We had quite the whirlwind romance and fell in love and got married quickly.  Soon after that we decided to start a family and much to our surprise our first baby turned out to be two babies.  Our immense joy was soon to be accompanied by fear, however, as this turned out to be a rather difficult pregnancy.  Without going into all the many details, let's just say many times throughout the pregnancy it looked as though we would lose one or both of our precious girls.  They made their arrival two months ahead of schedule, but were remarkably healthy.  Three weeks later Emma came home and Lily followed two weeks after.

Now I can hear you thinking it: "Oh, her babies' lives were spared and now she believes in God.  How predictable!"  Sorry to disappoint, but I walked away from this miraculous event unmoved and as staunchly atheist as ever.

Fast forward three years and you find us expecting baby number three and simultaneously moving.  That's every bit as fun as it sounds.  I spent most of this pregnancy separated from my husband who was working in Wilmington, NC while we waited for our house to sell.  Again, things worked out against the odds and we managed to sell the house and find a new one just in time.  We moved just eleven days after our third baby girl, Nora, was born.

A few months later, I started looking into when Emma and Lily would start Kindergarten.  I was dismayed that because of North Carolina law they would not start until the year they turned six.  Believing, as all parents do, that my girls were far too bright to be starting school so late I began looking at schooling I could do at home with them until then.  It was this research that had me inadvertently looking at articles about, ick, homeschooling.  My brother and sister-in-law were homeschooling my nephew and I thought it was the most ridiculous idea ever.  I was convinced he would end up an ill-adjusted, under-educated sociopath(yes I was still quite harsh).  But the more I read, the more I found I was rather uneducated myself and did not understand homeschooling like I thought I did.  I continued to read and research and before I knew what was happening, I was actually considering homeschooling and discussing it with my husband.  We went back and forth on the subject for a time and then my typically indecisive husband astonished me by saying, "Well, if I had to choose, I'd say homeschool them."  That was enough for me.

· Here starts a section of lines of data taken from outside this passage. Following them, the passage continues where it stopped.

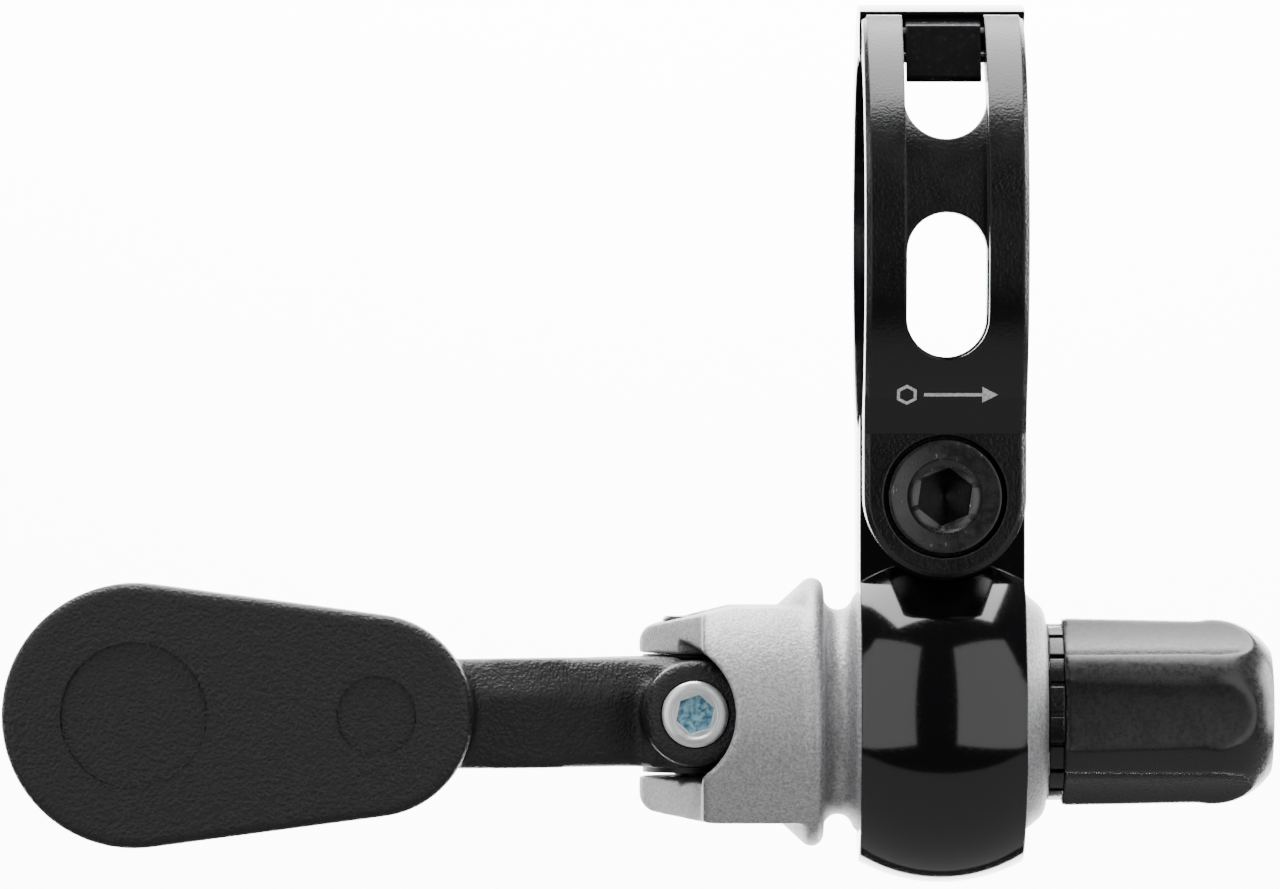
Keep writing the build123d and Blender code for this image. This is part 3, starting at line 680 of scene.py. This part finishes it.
# An M4 set screw holds the cable in the boss. It is bright zinc plated, and a dry blue
# thread-locking compound has run into its 2 mm hexagon and dried in creases from the middle.

pinch_low, pinch_high = [[c / MM for c in corner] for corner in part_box("pinch_screw")]
pinch_x = (pinch_low[0] + pinch_high[0]) / 2
pinch_length = pinch_high[1] - pinch_low[1]
screw = rod(
    "pinch_screw_body", (pinch_x, pinch_low[1] + pinch_length / 2 + 0.1, cable_z), 1.96,
    pinch_length - 0.2, "Y", 128,
)
select_faces(screw, lambda middle, normal: normal.y < -0.9)
step_in((0.2, 0.17), (0.3, 0.03), (0.12, -0.16), (0.1, 0.0))
cut(screw, hexagon("hex_socket", (pinch_x, pinch_low[1] + 0.8, cable_z), 2.05, 2.4, 12))
apply_modifier(
    screw, "BEVEL", width=0.11 * MM, segments=4, limit_method="ANGLE",
    angle_limit=math.radians(35),
)
smooth_by_angle(screw, 35)
zinc, zinc_shader = material("zinc_plated_steel", "#f6f7f8", 0.34, metallic=0.8)
place = node(zinc, "ShaderNodeTexCoord").outputs["Object"]
# plating over turned steel: broad dull patches and short bright scuffs
cloud = node(zinc, "ShaderNodeTexNoise", [("Vector", place)], Scale=1 / (0.5 * MM), Detail=4.0)
milky = node(
    zinc, "ShaderNodeMapRange", [("Value", cloud.outputs["Fac"])],
    From_Min=0.3, From_Max=0.7, To_Min=0.26, To_Max=0.44,
)
zinc.node_tree.links.new(milky.outputs["Result"], zinc_shader.inputs["Roughness"])
scuffed = node(
    zinc, "ShaderNodeBump", [("Height", cloud.outputs["Fac"])],
    Strength=0.5, Distance=0.03 * MM,
)
zinc.node_tree.links.new(scuffed.outputs["Normal"], zinc_shader.inputs["Normal"])
finish_with(screw, zinc)
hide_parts("pinch_screw")

compound = add_mesh(
    bpy.ops.mesh.primitive_circle_add, "thread_lock", vertices=48, radius=1.17 * MM,
    fill_type="TRIFAN", rotation=(math.pi / 2, 0, 0),
    location=(pinch_x * MM, (pinch_low[1] + 0.42) * MM, cable_z * MM),
)
settle(compound)
bpy.ops.object.mode_set(mode="EDIT")
bpy.ops.mesh.select_all(action="SELECT")
bpy.ops.mesh.subdivide(number_cuts=4)
bpy.ops.object.mode_set(mode="OBJECT")
# 11 creases run out from the middle, which sits deepest
for corner in compound.data.vertices:
    x, z = corner.co.x / MM - pinch_x, corner.co.z / MM - cable_z
    radius, turn = math.hypot(x, z), math.atan2(z, x)
    corner.co.y += MM * (0.25 * (1 - radius) + 0.09 * radius * abs(math.sin(5.5 * turn)))
apply_modifier(compound, "SOLIDIFY", thickness=0.2 * MM, offset=-1)
locked, locked_shader = material("thread_lock_blue", "#3f7f9c", 0.28, ior=1.5)
place = node(locked, "ShaderNodeTexCoord").outputs["Object"]
mottle = node(locked, "ShaderNodeTexNoise", [("Vector", place)], Scale=1 / (0.3 * MM), Detail=3.0)
blue = node(locked, "ShaderNodeValToRGB", [("Fac", mottle.outputs["Fac"])])
blue.color_ramp.elements[0].position, blue.color_ramp.elements[0].color = 0.35, linear("#2f6580")
blue.color_ramp.elements[1].position, blue.color_ramp.elements[1].color = 0.65, linear("#8cc0d2")
locked.node_tree.links.new(blue.outputs["Color"], locked_shader.inputs["Base Color"])
finish_with(compound, locked)
for piece in (screw, compound):
    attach(piece, "pinch")

# ---------------------------------------------------------------- adjuster barrel

# The barrel is turned from aluminium bar with a milled edge of small notches on its collar, and
# anodised black, with the same satin finish as the clamp's front strap.

finish_with(nodes["adjuster_barrel"], satin)

# ---------------------------------------------------------------- adjuster cover

# A push-on sleeve moulded in soft black nitrile rubber, with eight finger flutes. The mould was
# polished, so it is glossy, and the soft rubber rounds every edge.

cover = softened_copy("adjuster_sleeve", nodes["adjuster_cover"], 0.12, lambda x, y, z: True, 8)
rubber, rubber_shader = material("nitrile_rubber_black", "#222223", 0.26, ior=1.52)
place = node(rubber, "ShaderNodeTexCoord").outputs["Object"]
# a slow ripple from the mould and a bloom that dulls it in soft patches about 2 mm across
ripple = node(rubber, "ShaderNodeTexNoise", [("Vector", place)], Scale=1 / (1.8 * MM), Detail=2.0)
bloom = node(rubber, "ShaderNodeTexNoise", [("Vector", place)], Scale=1 / (0.3 * MM), Detail=4.0)
dull = node(
    rubber, "ShaderNodeMapRange", [("Value", bloom.outputs["Fac"])],
    From_Min=0.35, From_Max=0.75, To_Min=0.24, To_Max=0.36,
)
rubber.node_tree.links.new(dull.outputs["Result"], rubber_shader.inputs["Roughness"])
rippled = node(
    rubber, "ShaderNodeBump", [("Height", ripple.outputs["Fac"])],
    Strength=0.5, Distance=0.06 * MM,
)
rubber.node_tree.links.new(rippled.outputs["Normal"], rubber_shader.inputs["Normal"])
finish_with(cover, rubber)
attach(cover, "adjuster")
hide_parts("adjuster_cover")

# ---------------------------------------------------------------- adjuster spring

# A short coil of zinc plated wire presses the collar so that it holds its place when set.

finish_with(nodes["adjuster_spring"], zinc)
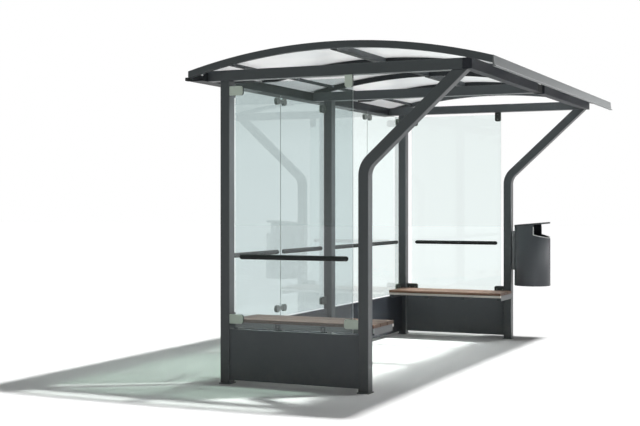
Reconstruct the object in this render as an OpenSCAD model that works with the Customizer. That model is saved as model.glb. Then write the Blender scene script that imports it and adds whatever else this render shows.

Now the stage was set.  I did what is typical of me, and immediately ordered several books on homeschooling and nobody saw my face for weeks.  One of those books was about to change my life forever: Deborah Bell's Ultimate Guide to Homeschooling.  I had been tolerating the author's occasional reference to her Christian faith throughout the book because I otherwise found it quite helpful.  From time to time I would sit and roll my eyes and say, "Why do these silly Christians insist on bringing their faith into EVERYTHING??  Can't they talk about a single subject without bringing it up?"  Then while meandering my way through the chapter on math, I was caught off-guard by a reference to C.S. Lewis' Mere Christianity.  Specifically, she referred to the point he makes in the book about the necessity of making a choice about Christ.  Now I have loaned both of these books out and so you will have to settle for my paraphrasing.  Basically, either Jesus is who He says He is, or He's a bad man.  We must choose.  What we cannot do is say Christ was this great moral teacher and we should all try to be more like him.  No, He says He is the Son of God.  Either that's true or He's evil(or a third possibility Lewis mentions-a lunatic).  I sat quite bewildered at these words.  I read them over and over and over and stared at them through squinted, aggravated eyes.  Then they began to widen and I felt as if I was standing at the edge of an abyss - one false move and down you go.  Finally it dawned on me that I actually owned that book.  My brother had given it to me years before in an effort to save his stubborn heathen sister.  At the time, my marriage was circling the drain and I really wasn't interested.  But now, in the southern August heat, I knew I had to find that book.  I tore upstairs to the attic like a woman possessed and began ripping through boxes until at last I found it.

That was the beginning of the end.  If you've taken the time to read this far, I thank you.  I won't go through the rest of the details of my conversion because, let's face it, you have a life waiting for you.  But one last detail I want to make clear is this:  I didn't want this.  I wasn't looking for God and I really didn't want to know Him.  I did not put this faith on to make myself feel better like a pair of rosy colored glasses.  In fact, I was quite happy with my  life as it was and felt certain I had all my ducks in a row.  What followed that moment of revelation was the hardest experience of my life.  The Truth is not easy; it's not comfortable.  My conversion turned my entire life on its head and I had to start at the beginning like a  frightened little child.  Doesn't that sound like fun?  Don't you want to know where to sign up?  I hope you'll stayed tuned.  I hope you will consider that if I was willing to suffer through this experience then maybe, just maybe, there's something to this Christianity stuff after all.  Until next time, may God bless you.


  1. Yay Jennifer! So happy you started your blog! Congrats! I love reading conversion and reversion stories! Love your post here learning more about your story! Enjoy your blog journey! "See" you in blog land and I look forward to reading note of your posts! :).

  2. Oops! That should say I look forward to reading MORE of your posts! :)

    1. Great job Jen Jen! I think you should finish your miraculous conversion story. It is so encouraging and beautiful! Look forward to more posts!

  3. I guess former atheists make the best Catholic apologists! I just finished a book by Matt Fradd from Catholic Answers, "God, The Universe, and Everything" and it seems that way. So glad you converted and your story is so interesting. Look forward to reading more.

    1. There is something about having to fight your way through it as an adult that makes you better able to verbalize everything. As a child you can learn the Faith as the truth that it is from your parents, but as an adult it comes much harder. That being said, the most beautiful part of all of this has been watching my girls learn the Faith just like they learned to walk - just the most natural thing in the world. It has been very humbling!